Os invasores espanhóis não conseguiram descortinar o segredo da mumificação e, muito menos, a permanência para a posteridade da maioria das múmias reais e, dos seus tesouros em ouro. Trata-se de questões que os cientistas - ainda hoje - continuam a investigar nos mais modernos laboratórios e, nas enormes necrópoles do Peru.

Mumificação para a Vida no Além
Em 1999 foi encontrado um dos maiores cemitérios Incas em Tupac Amaru, perto de Lima, no Peru, que se julga datar do século XV. Sob a direcção do arqueólogo Guillermo A. Cock foram postos a descoberto mais de dois mil e duzentos fardos de múmias, correspondentes a indivíduos de todas as classes sociais..
Todos os cadáveres estavam embrulhados em panos e haviam-lhes sido colocados alguns objectos pessoais na sepultura. Este é um costume que remonta já aos tempos das culturas que antecederam os Incas nestas regiões. No Sul do Peru, o vale de Nazca, apresenta-se repleto de buracos, semelhantes a sinais de bexigas - pois muitos milhares de câmaras sepulcrais foram aí abertas por saqueadores de túmulos e, arqueólogos.
Nos terrenos arenosos e secos, os mortos dos Kahuachi mantiveram-se impecavelmente conservados ao longo de dois mil anos. Os seus esqueletos ainda se apresentam cobertos de pele, os dentes e os cabelos estão como novos e, em algumas cabeças, chegam mesmo a existir ainda os globos oculares.
Os mortos foram colocados sentados, com os joelhos encostados ao pescoço, como um feto no ventre materno em câmaras subterrâneas. As oferendas funerárias indicam que, os membros da cultura Nazca, acreditavam firmemente numa continuação da vida após a morte.

Templo da Morte
Os povos pré-Incaicos - como é o caso da cultura Colla no lago Titiaca - sepultavam os seus mortos em cidades funerárias subterrâneas, dotadas de uma concepção fantástica.

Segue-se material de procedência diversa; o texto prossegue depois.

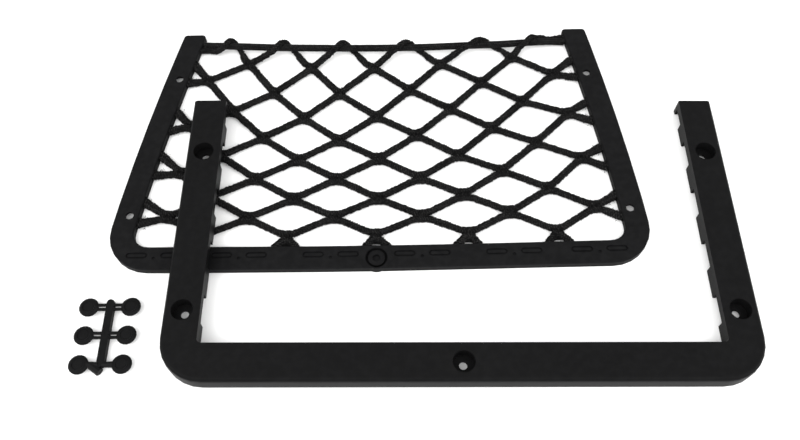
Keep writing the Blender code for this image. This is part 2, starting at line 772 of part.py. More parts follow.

Construíam imponentes torres circulares a partir de grandes blocos de basalto - as chamadas, «chullpas», os templos da morte de Sillustani - nos quais emparedavam os seus nobres mumificados, juntamente com o seu séquito, as suas mulheres e os lendários tesouros.

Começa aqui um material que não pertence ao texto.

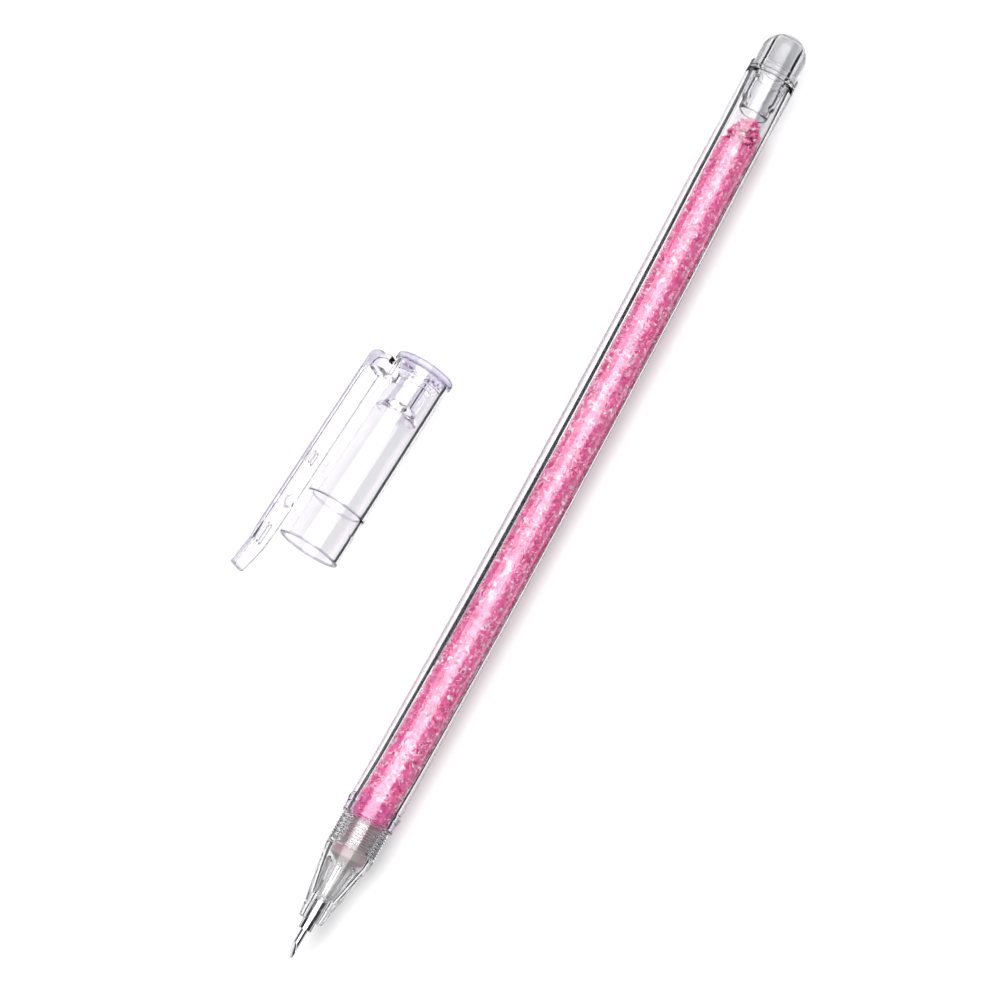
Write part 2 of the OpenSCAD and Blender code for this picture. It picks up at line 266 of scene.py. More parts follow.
def clear_plastic(name, tint, cast, rough=(0.0, 0.03), shade=(0.89, 0.89, 0.895), along=None, gloss=0.5):
    """Clear moulded plastic: a tint that drifts between two tones, flow lines and fine scuffs.
    cast is the colour and density deep inside. Lamps pass straight through, dimmed by shade."""
    m, nt, out = new_mat(name)
    p = node(nt, "ShaderNodeBsdfPrincipled")
    p.inputs["Transmission Weight"].default_value = 1.0
    p.inputs["IOR"].default_value = 1.5
    p.inputs["Specular IOR Level"].default_value = gloss
    drift = object_noise(nt, 60, 2, (0.25, 1, 1))
    tone = ramp(nt, drift, [(0.35, tint[0]), (0.65, tint[1])])
    if along:
        tone = banded(nt, tone, *along)
    nt.links.new(tone, p.inputs["Base Color"])
    scuff = object_noise(nt, 900, 3, (0.3, 1, 1), 0.6)
    nt.links.new(spread(nt, scuff, *rough), p.inputs["Roughness"])
    flow = object_noise(nt, 260, 2, (0.15, 1, 1))
    b = node(nt, "ShaderNodeBump")
    b.inputs["Strength"].default_value = 0.004
    b.inputs["Distance"].default_value = 0.0002
    nt.links.new(flow, b.inputs["Height"])
    nt.links.new(b.outputs["Normal"], p.inputs["Normal"])
    lamp = node(nt, "ShaderNodeBsdfTransparent")
    lamp.inputs["Color"].default_value = (*shade, 1)
    path = node(nt, "ShaderNodeLightPath")
    either = node(nt, "ShaderNodeMath", operation="MAXIMUM")
    nt.links.new(path.outputs["Is Shadow Ray"], either.inputs[0])
    nt.links.new(path.outputs["Is Diffuse Ray"], either.inputs[1])
    mix = node(nt, "ShaderNodeMixShader")
    nt.links.new(either.outputs[0], mix.inputs["Fac"])
    nt.links.new(p.outputs[0], mix.inputs[1])
    nt.links.new(lamp.outputs[0], mix.inputs[2])
    nt.links.new(mix.outputs[0], out.inputs["Surface"])
    deep = node(nt, "ShaderNodeVolumeAbsorption")
    deep.inputs["Color"].default_value = (*cast[0], 1)
    deep.inputs["Density"].default_value = cast[1]
    nt.links.new(deep.outputs[0], out.inputs["Volume"])
    return m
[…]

Em 1971, os arqueólogos descobriram debaixo de uma dessas torres funerárias não apenas numerosos cadáveres mas também, um tesouro com quatro quilos de ouro.
Hoje em dia sabemos que a mumificação por meio da secagem do cadáver pelo ar do deserto ou sobre uma fogueira, já era praticada desde 4000 a. C. Deste modo, os mortos poderiam iniciar a sua viagem para o Além. Ninguém poderia então prever que, as oferendas em ouro, pudessem vir a despertar mais tarde a cobiça das gerações vindouras do modo como despertaram, a ponto de se chegar a perturbar o seu descanso eterno.

A Capital dos Mortos
Chanchán, a antiga capital dos Chimú, é de certo modo, uma necrópole especial. Este povo indígena agressivo era governado por Reis-Deuses que dominavam um império estendendo-se ao longo de mil quilómetros da costa Norte do Peru.

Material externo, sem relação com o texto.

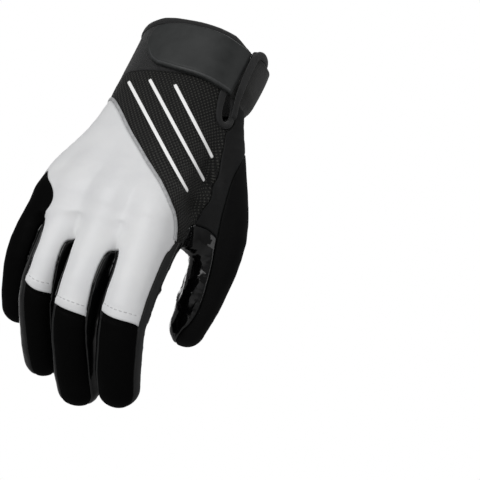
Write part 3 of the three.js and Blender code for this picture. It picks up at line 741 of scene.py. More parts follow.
# ------------------------------------------------------------------ regions, all positive inside
def finger_side(rows, level, back):
    """The outline, in the plane of one finger, of all on the back's side of its seam."""
    use = spline(rows[1:], 5)
    outer = back and rows is FINGERS["little"]
    line = [(-13.2, -20), (-15.4, -84)] if outer else [(-3, -20), (rows[1][1] * 0.35 - 3, -84)]
    for i, row in enumerate(use):
        a, b = use[max(i - 1, 0)], use[min(i + 1, len(use) - 1)]
        t = unit(np.array([b[1] - a[1], b[2] - a[2]]))
        lv = level + (0.55 - 0.55 * min(1, i / 9)) if outer else level
        line.append((row[1] + t[1] * row[3] * lv, row[2] - t[0] * row[3] * lv))
        if i == len(use) - 1:
            for k, f in ((1.0, 0.6), (3, 0.5)):
                line.append((row[1] + t[0] * row[3] * k + t[1] * row[3] * level * f, row[2] + t[1] * row[3] * k - t[0] * row[3] * level * f))
    end = line[-1]
    if back:
        return line + [(end[0] + 30, -280), (-100, -280), (-100, -20)]
    return line + [(110, end[1] - 3), (110, -120), (110, -20)]


def seam_side(p, level, back):
    xs = [-49, -26, -2, 26]
    vals = [outline_sd(p[:, 1], p[:, 2], finger_side(FINGERS[k], level, back)) for k in ("little", "ring", "middle", "index")]
    x = np.clip(p[:, 0], xs[0], xs[-1])
    i = np.clip(np.searchsorted(xs, x) - 1, 0, 2)
    w = (x - np.take(xs, i)) / (np.take(xs, i + 1) - np.take(xs, i))
    st = np.stack(vals, 1)
    r = np.arange(len(p))
    return st[r, i] * (1 - w) + st[r, i + 1] * w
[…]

Bairros residenciais de aspecto palaciano (as ciudadelas) eram protegidos com muros de 10 metros de altura e 600 metros de comprimento, feitos com tijolos de adobe. As residências e os armazéns, os espaços destinados à administração, os palácios e os túmulos dos antepassados estavam ligados entre si por um labirinto de corredores. Quando um rei morria, era sepultado com grande sumptuosidade no seu palácio, juntamente com centenas de mulheres jovens que, o deveriam acompanhar na morte.
Por tudo isso, Chimú era já nos seus tempos áureos (de 900 a 1476 d. C.) uma cidade onde vivos e mortos conviviam.

Finalizando então, impomos a seguinte pergunta: que Reis-Deuses eram por conseguinte esses que, legitimados por um poder supremo, haveriam de fazer sacrificar todo um povo - ou parte dele - em sequência e subserviência máximas de os seguirem até na morte? E, o porquê ou razão da mumificação geral num todo - ainda não desmistificado por nós ou, pelos investigadores e arqueólogos que o estudam - na conclusão devida do que estes povos e seus Reis-Deuses soberanos aí vivenciaram; até, para além da morte propriamente dita. Lamenta-se que, pela extrema cobiça do ouro e sua busca, estes povos não tenham descansado em paz mas, com o iluminar da História em correcção e preservação, acreditamos que não mais estes sejam acordados do seu sono eterno. A bem da História, da Ciência e, das Humanidades por que nos regemos todos em códigos e regras universais, assim converteremos estes conhecimentos em registo, datação e perpetuação incólumes do que nos foi deixado pelos nossos antepassados. Assim seja então!